JW:To Metro-Goldwyn-Mayer.

JC:To Metro-Goldwyn-Mayer?

JW:Um-hum. I was at M-G-M for five years. I got into a discussion one day with Mr. Mayer. He was a man with whom you did not get into discussions. He was God, he thought. I thought differently. And we settled my contract. So I left M-G-M and I did one picture at Hal Roach with ZaSu Pitts and Thelma Todd. Then from there I went to Paramount and did a picture called “King of the Jungle” that was an animal thing. A friend of mine… well, my agent–who became an agent through the dog series at M-G-M that I told you about–had been an assistant to one of the big producers so he had entrée there and he sold then the idea. From this he became one of the richest men in the picture business.

JC:Who was he?

JW:Milton Bren. One of the most successful agents in the industry for many, many years. He now owns buildings on Sunset Boulevard, right there by the Strip, so he didn’t need anything. He’s a very wealthy man. When I finished with Paramount–I had not quite finished—my friend Zion Myers, who was one of the most brilliant guys in the world (and we worked together, we were like brothers) told me that he had been at a party and Harry Cohn asked him: Did he want to come and create a short subjects department for him? So he said yes, but that he wanted me with him. And of course I knew the Cohns very well.

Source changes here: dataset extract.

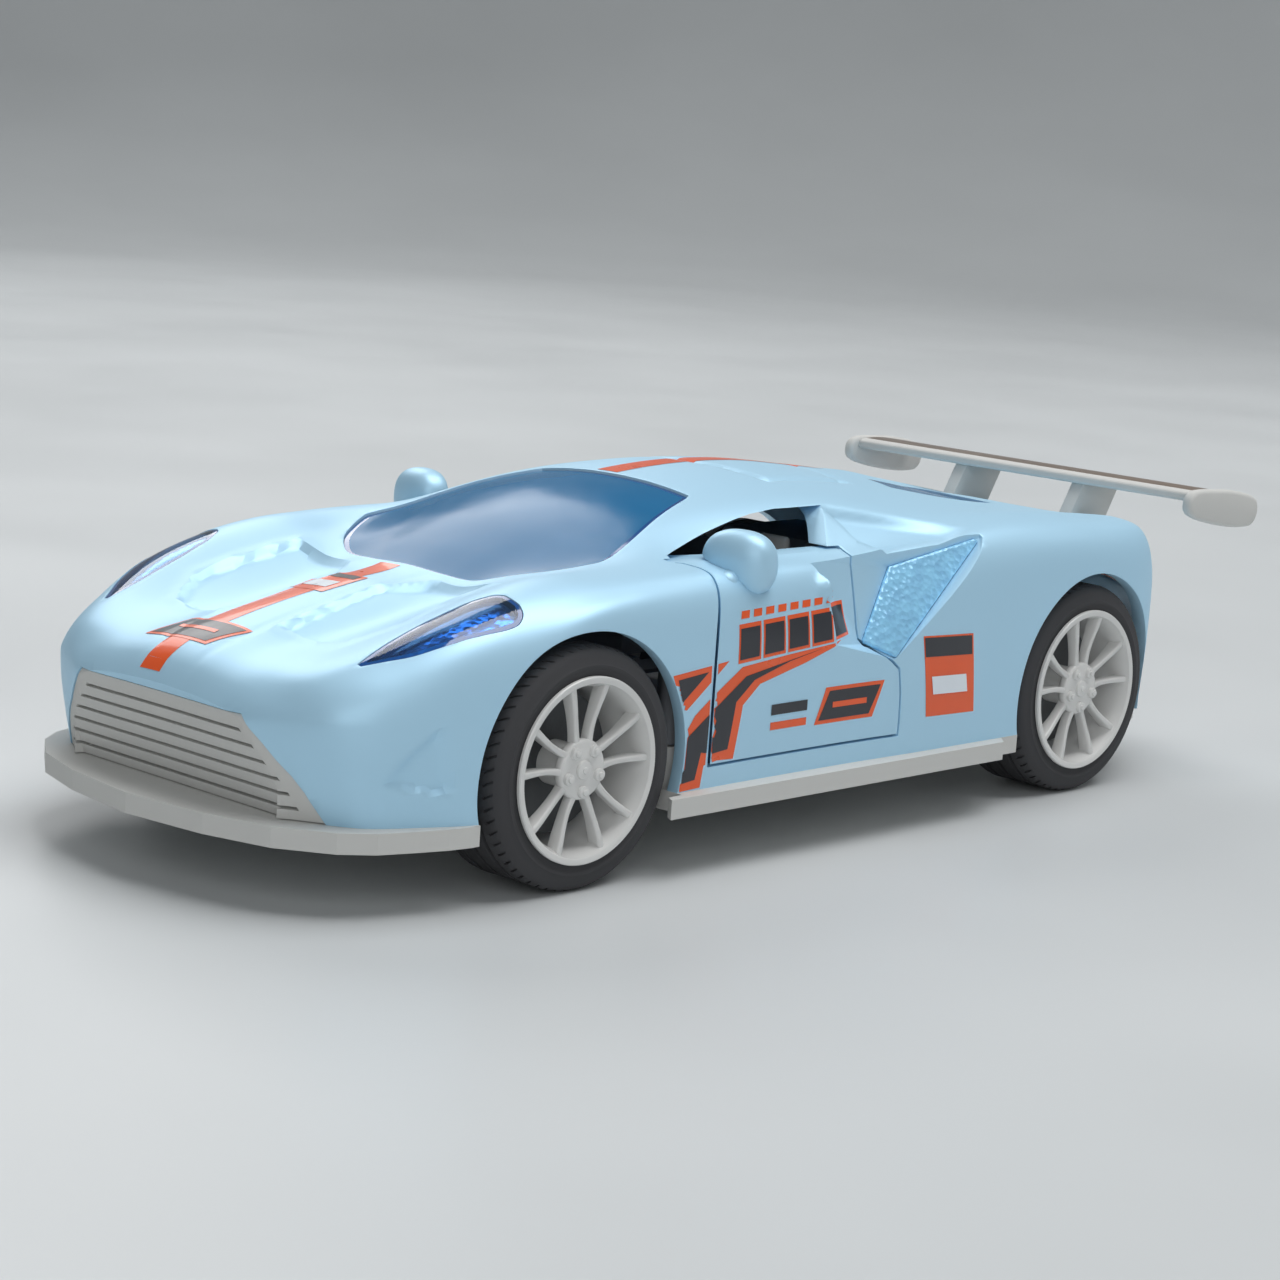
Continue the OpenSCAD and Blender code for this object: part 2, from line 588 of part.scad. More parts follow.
module steering_wheel() {
  color([0.1, 0.1, 0.11])
    translate([mx(seat_x), my(-20.3), mz(23.2)])
      rotate([-68, 0, 0]) {
        cylinder(r = 0.7, h = 3.4, $fn = 32);
        translate([0, 0, 3]) rotate_extrude($fn = 48) translate([3.6, 0]) circle(r = 0.55, $fn = 16);
        translate([-3.6, -0.5, 2.7]) cube([7.2, 1, 0.5]);
        translate([-0.5, -3.6, 2.7]) cube([1, 3.6, 0.5]);
      }
}

// Motor: barrel gear drives the idler pinion, the idler wheel drives the axle pinion
gear_slack = 0.06;
first_rise = 24;
second_rise = 12;
first_gap = gear_module * (pinion_teeth + idler_teeth) / 2 + gear_slack;
second_gap = gear_module * (pinion_teeth + barrel_teeth) / 2 + gear_slack;
idler_y = rear_y - first_gap * cos(first_rise);
idler_z = wheel_z + first_gap * sin(first_rise);
barrel_y = idler_y - second_gap * cos(second_rise);
barrel_z = idler_z + second_gap * sin(second_rise);
axle_plane = -3.6;
barrel_plane = 0;
pin_r = 0.8;
drum_x0 = barrel_plane + gear_w / 2;
drum_w = 4;
drum_r = gear_module * barrel_teeth / 2 - 1.4;
case_x0 = axle_plane - gear_w / 2 - 1.8;
case_x1 = drum_x0 + drum_w + 1.6;
case_split = barrel_plane - gear_w / 2 - 0.5;
case_wall = 1.2;

// Toothed outline with a tooth centred on angle first
function gear_outline(teeth, first) =
  let (pitch = 360 / teeth, root = gear_module * (teeth / 2 - 1.2), tip = gear_module * (teeth / 2 + 0.9))
  [for (i = [0:teeth - 1])
    for (p = [[root, -0.3], [gear_module * teeth / 2, -0.215], [tip, -0.1], [tip, 0.1],
      [gear_module * teeth / 2, 0.215], [root, 0.3]])
      p[0] * [cos(first + (i + p[1]) * pitch), sin(first + (i + p[1]) * pitch)]];
// Gear about the X axis at [y, z]; angles run from +Y toward +Z
module gear(teeth, first, y, z, x) {
  translate([x - gear_w / 2, y, z])
    rotate([90, 0, 90]) linear_extrude(height = gear_w) polygon(gear_outline(teeth, first));
}
module rod_x(x0, x1, y, z, r) {
  translate([x0, y, z]) rotate([0, 90, 0]) cylinder(r = r, h = x1 - x0, $fn = 48);
}
module rear_pinion() {
  color([0.85, 0.83, 0.75])
    difference() {
      gear(pinion_teeth, 180 - first_rise, rear_y, wheel_z, axle_plane);
      rod_x(-20, 20, rear_y, wheel_z, axle_d / 2);
    }
}
module idler_gear() {
  color([0.9, 0.88, 0.8])
    difference() {
      union() {
        gear(idler_teeth, -first_rise + 180 / idler_teeth, idler_y, idler_z, axle_plane);
        gear(pinion_teeth, 180 - second_rise, idler_y, idler_z, barrel_plane);
        rod_x(axle_plane, barrel_plane, idler_y, idler_z, gear_module * (pinion_teeth / 2 - 1.4));
      }
      rod_x(-20, 20, idler_y, idler_z, pin_r + run_gap);
    }
}
module barrel_gear() {
  color([0.88, 0.87, 0.82])
    difference() {
      union() {
        gear(barrel_teeth, -second_rise + 180 / barrel_teeth, barrel_y, barrel_z, barrel_plane);
        rod_x(drum_x0, drum_x0 + drum_w, barrel_y, barrel_z, drum_r);
      }
      rod_x(drum_x0, drum_x0 + drum_w + 1, barrel_y, barrel_z, drum_r - 0.8);
      rod_x(-20, 20, barrel_y, barrel_z, pin_r + run_gap);
    }
}
spring_r0 = pin_r + 0.3;
spring_r1 = drum_r - 0.8 - spring_strip;
spring_steps = 16 * spring_turns;
function spiral(t, shift) =
  let (a = 360 * spring_turns * t, r = spring_r0 + (spring_r1 - spring_r0) * t + shift) [r * cos(a), r * sin(a)];
module mainspring() {
  color([0.45, 0.45, 0.48])
    translate([drum_x0 + 0.3, barrel_y, barrel_z])
      rotate([90, 0, 90])
        linear_extrude(height = drum_w - 0.6)
          polygon(concat(
            [for (i = [0:spring_steps]) spiral(i / spring_steps, 0)],
            [for (i = [spring_steps:-1:0]) spiral(i / spring_steps, spring_strip)]));
}
module idler_pin() {
  color([0.6, 0.6, 0.62]) rod_x(case_x0, case_x1, idler_y, idler_z, pin_r);
}
module barrel_pin() {
  color([0.6, 0.6, 0.62]) rod_x(case_x0, case_x1, barrel_y, barrel_z, pin_r);
}
barrel_tip = gear_module * (barrel_teeth / 2 + 0.9);
module case_outline(inset) {
  back = barrel_y - barrel_tip - 0.5 - case_wall + inset;
  front = rear_y + gear_module * (pinion_teeth / 2 + 0.9) + 0.6 + case_wall - inset;
  top = barrel_z + barrel_tip + 0.5 + case_wall - inset;
  foot = inset > 0 ? floor_z - 1 : floor_z;
  polygon([[back, foot], [back, top - 3], [back + 3, top], [barrel_y + 6 - inset / 2, top],
    [front, wheel_z + 5.5 - inset], [front, foot]]);
}
module motor_case(x0, x1, wall_x) {
  difference() {
    translate([x0, 0, 0]) rotate([90, 0, 90]) linear_extrude(height = x1 - x0) case_outline(0);
    translate([wall_x, 0, 0]) rotate([90, 0, 90])
      linear_extrude(height = x1 - x0) case_outline(case_wall);
    rod_x(-20, 20, rear_y, wheel_z, axle_d / 2 + run_gap);
    rod_x(-20, 20, idler_y, idler_z, pin_r);
    rod_x(-20, 20, barrel_y, barrel_z, pin_r);
  }
}
module motor_case_left() {
  color([0.24, 0.25, 0.27]) motor_case(case_split, case_x1, case_split - case_wall);
}
module motor_case_right() {
  color([0.28, 0.29, 0.31]) motor_case(case_x0, case_split, case_x0 + case_wall);
}

// Doors
// Land and intake wall stop this far inside the door edge
edge_step = 0.04;
module door_left() {
  color(paint) {
    intersection() {
      difference() {
        skin(0, wall);
        scoop(0);
      }
      door_column(0);
    }
    intersection() {
      body_form(0.4, floor_z);
      door_column(-edge_step);
      union() {
        arm_pad();
        intersection() {
          scoop(wall);
          difference() {
            side_column([[17.6, -8, 2], [29.4, -8, 2]], mx(18), side_clear);
            scoop(0);
          }
        }
      }
    }
  }
}
module door_right() {
  mirror([1, 0, 0]) door_left();
}
// Flat land inside the door that the arm is fixed to
pad_x = hinge_x + 1.9;
pad_y0 = hinge_y + 5.2;
module arm_pad() {
  translate([pad_x, pad_y0, arm_z0]) cube([4, 5, arm_h]);
}
// Bent arm from the hinge knuckle round the door post to the door
module door_arm() {
  difference() {
    union() {
      translate([hinge_x, hinge_y, arm_z0]) cylinder(r = knuckle_r, h = arm_h, $fn = 32);
      translate([hinge_x, hinge_y, arm_z0])
        linear_extrude(height = arm_h)
          polygon([[-0.9, -0.6], [0.3, 0.6], [-1.9, 1.6], [-2.15, 3.8], [-1, 5.3], [1.9, 5.8], [1.9, 9.8], [0.8, 9.8],
            [0.8, 6.8], [-1.8, 6.4], [-3.3, 4.4], [-3.2, 1.2]]);
    }
    translate([hinge_x, hinge_y, 0]) cylinder(r = hinge_pin_d / 2 + run_gap, h = 60, $fn = 32);
  }
}
module door_arm_left() {
  color([0.3, 0.31, 0.33]) door_arm();
}
module door_arm_right() {
  color([0.3, 0.31, 0.33]) mirror([1, 0, 0]) door_arm();
}
module door_pin_left() {
  color([0.6, 0.6, 0.62])
    translate([hinge_x, hinge_y, ride_height + 0.8])
      cylinder(r = hinge_pin_d / 2, h = arm_z0 + arm_h + 1 - ride_height - 0.8, $fn = 32);
}
module door_pin_right() {
  mirror([1, 0, 0]) door_pin_left();
}
module mirror_left() {
  color(paint)
    difference() {
      union() {
        translate([mx(23.8), my(-16), mz(29.8)]) rotate([0, 0, 14]) scale([1, 0.62, 0.86]) sphere(r = 4, $fn = 32);
        hull() {
          translate([mx(23.8), my(-16.2), mz(28.8)]) sphere(r = 1.6, $fn = 16);
          translate([mx(24.4), my(-18.6), mz(28.2)]) sphere(r = 1.3, $fn = 16);
        }
      }
      body_form(-0.02, floor_z);
      // Keeps the foot on the outside of the door only
      translate([mx(14), my(-24), mz(20)]) cube([mx(21) - mx(14), 17, 9]);
    }
}
module mirror_right() {
  mirror([1, 0, 0]) mirror_left();
}

// Wheels, drawn for the left side about the X axis at the origin
rim_r = rim_d / 2;
tyre_r = tyre_d / 2;
tyre_x1 = wheel_face - 0.4;
tyre_x0 = tyre_x1 - tyre_w;
hub_r = 2.2;
module place_wheel(y, side) {
  translate([0, y, wheel_z]) mirror([side < 0 ? 1 : 0, 0, 0]) rotate([0, 90, 0]) children();
}
module rim() {
  difference() {
    union() {
      rotate_extrude($fn = 96)
        polygon([[rim_r - 1, tyre_x0], [rim_r, tyre_x0], [rim_r, tyre_x1], [rim_r + 0.2, tyre_x1],
          [rim_r + 0.2, wheel_face], [rim_r - 0.6, wheel_face], [rim_r - 0.9, wheel_face - 0.6], [rim_r - 1, wheel_face - 1.6]]);
      translate([0, 0, tyre_x0 + 2.6]) cylinder(r = hub_r, h = wheel_face - 0.6 - tyre_x0 - 2.6, $fn = 48);
      translate([0, 0, wheel_face - 1.6]) cylinder(r = hub_r + 0.9, h = 0.9, $fn = 48);
      for (i = [0:spoke_pairs - 1])
        for (s = [-1, 1])
          rotate([0, 0, i * 360 / spoke_pairs])
            translate([0, 0, wheel_face - 1.9])
              linear_extrude(height = 1.3)
                polygon([[1.5, s * 0.3], [1.5, s * 1.3], [rim_r - 0.8, s * 2.5], [rim_r - 0.8, s * 1.4]]);
    }
    translate([0, 0, tyre_x0]) cylinder(r = axle_d / 2, h = wheel_face - 2 - tyre_x0, $fn = 48);
  }
}
module tyre() {
  rotate_extrude($fn = 96)
    polygon([[rim_r, tyre_x0], [tyre_r - 0.9, tyre_x0], [tyre_r - 0.3, tyre_x0 + 0.3], [tyre_r, tyre_x0 + 1],
      [tyre_r, tyre_x1 - 1], [tyre_r - 0.3, tyre_x1 - 0.3], [tyre_r - 0.9, tyre_x1], [rim_r, tyre_x1]]);
}
disc_t = 0.8;
module disc() {
  translate([0, 0, tyre_x0 + 4.2])
    difference() {
      cylinder(r = rim_r - 2, h = disc_t, $fn = 64);
      translate([0, 0, -1]) cylinder(r = hub_r, h = 4, $fn = 48);
    }
}
module front_rim_left() { color(silver) place_wheel(front_y, 1) rim(); }
module front_rim_right() { color(silver) place_wheel(front_y, -1) rim(); }
module rear_rim_left() { color(silver) place_wheel(rear_y, 1) rim(); }
module rear_rim_right() { color(silver) place_wheel(rear_y, -1) rim(); }
module front_tyre_left() { color([0.09, 0.09, 0.1]) place_wheel(front_y, 1) tyre(); }
module front_tyre_right() { color([0.09, 0.09, 0.1]) place_wheel(front_y, -1) tyre(); }
module rear_tyre_left() { color([0.09, 0.09, 0.1]) place_wheel(rear_y, 1) tyre(); }
module rear_tyre_right() { color([0.09, 0.09, 0.1]) place_wheel(rear_y, -1) tyre(); }
module front_disc_left() { color([0.5, 0.5, 0.5]) place_wheel(front_y, 1) disc(); }
module front_disc_right() { color([0.5, 0.5, 0.5]) place_wheel(front_y, -1) disc(); }
module rear_disc_left() { color([0.5, 0.5, 0.5]) place_wheel(rear_y, 1) disc(); }
module rear_disc_right() { color([0.5, 0.5, 0.5]) place_wheel(rear_y, -1) disc(); }
axle_end = wheel_face - 2;
module front_axle() {
  color([0.6, 0.6, 0.62]) rod_x(-axle_end, axle_end, front_y, wheel_z, axle_d / 2);
}
module rear_axle() {
  color([0.6, 0.6, 0.62]) rod_x(-axle_end, axle_end, rear_y, wheel_z, axle_d / 2);
}

body_shell();
windscreen();
rear_window();
headlight_lens_left();
headlight_lens_right();
headlight_reflector_left();
headlight_reflector_right();
front_grille();
side_intake_left();
side_intake_right();
tail_lamps();
rear_diffuser();
rear_wing();
chassis();
chassis_screws();
interior_tub();
seat_left();
seat_right();
dashboard();
steering_wheel();
motor_case_left();
motor_case_right();
idler_pin();
barrel_pin();
idler_gear();
barrel_gear();
mainspring();
door_left();
door_right();
mirror_left();
mirror_right();
door_arm_left();
door_arm_right();
door_pin_left();
door_pin_right();
front_axle();
front_rim_left();
front_rim_right();
front_tyre_left();
front_tyre_right();
front_disc_left();
front_disc_right();
rear_axle();
rear_pinion();
rear_rim_left();
rear_rim_right();
rear_tyre_left();
rear_tyre_right();
rear_disc_left();
rear_disc_right();
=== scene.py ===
import math

import bmesh
import bpy
import numpy as np
from bpy.props import FloatProperty, FloatVectorProperty, IntProperty, PointerProperty
from mathutils import Matrix, Vector
from mathutils.bvhtree import BVHTree


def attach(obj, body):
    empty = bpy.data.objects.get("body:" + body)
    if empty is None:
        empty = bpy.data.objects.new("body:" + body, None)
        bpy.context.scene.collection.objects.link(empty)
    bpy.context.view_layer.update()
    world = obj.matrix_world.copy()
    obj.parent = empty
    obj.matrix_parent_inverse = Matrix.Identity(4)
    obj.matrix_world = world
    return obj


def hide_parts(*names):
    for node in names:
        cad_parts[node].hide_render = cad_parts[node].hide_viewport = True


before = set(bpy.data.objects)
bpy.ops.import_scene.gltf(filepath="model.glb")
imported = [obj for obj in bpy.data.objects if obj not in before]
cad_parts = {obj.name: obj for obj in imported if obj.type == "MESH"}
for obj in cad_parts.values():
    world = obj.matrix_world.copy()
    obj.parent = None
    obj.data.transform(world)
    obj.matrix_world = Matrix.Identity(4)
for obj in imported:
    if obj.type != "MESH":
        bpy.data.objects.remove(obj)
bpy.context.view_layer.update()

bl_info = {
    "name": "Pull-back race car",
    "version": (1, 0, 0),
    "blender": (4, 5, 0),
    "location": "View3D > Sidebar > Race car",
    "description": "Builds the visible pieces of a die-cast pull-back race car round its CAD frame",
    "category": "Object",
}

# Shapes are drawn in millimetres about the middle of the wheelbase, then placed in the frame in metres
CENTRE_Y = -1.0
FRONT_Y = -40.5
REAR_Y = 40.5
WHEEL_Z = 12.0
ARCH_R = 13.5
SIDES = (("left", 1), ("right", -1))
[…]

JC:Harry Cohn, I have heard, is compared to just the opposite of God…

JW:To those with whom he did not have a rapport, Harry Cohn—let me finish what I started telling you and I’ll do it briefly for you…

JC:Okay.

JW: Anyway, I went there. We did a few pictures together. I was still at Paramount, but when I finished my assignment I went to work with him. And we did a few pictures together, then he got a chance to go over to RKO and be Pan Berman’s assistant. He was now making the Fred Astaire-Ginger Rogers films.

JC:As producer…

JW:Yes, and his cousin, Mark Sandrich, who had been my assistant and my gag man–I taught him how to direct. One day I got sick and I sat on the set and told him what to do, and he directed–that’s how he started. He directed most of the big Astaire-Rogers hits. So when Zion left, I took over the shorts department. By that time, he [had] made the first short with the Stooges, which was called “Woman Haters.” But all the rest were made under my guidance.

JC: “Woman Haters” was a musical.

"Man in Black"

“Men in Black”: Calling Dr. Howard, Dr. Fine, Dr. Howard!

JW:Yes. It was done in recitative and it was music. A very cute film, and it was an instantaneous success, but not nearly the success of “Men in Black.”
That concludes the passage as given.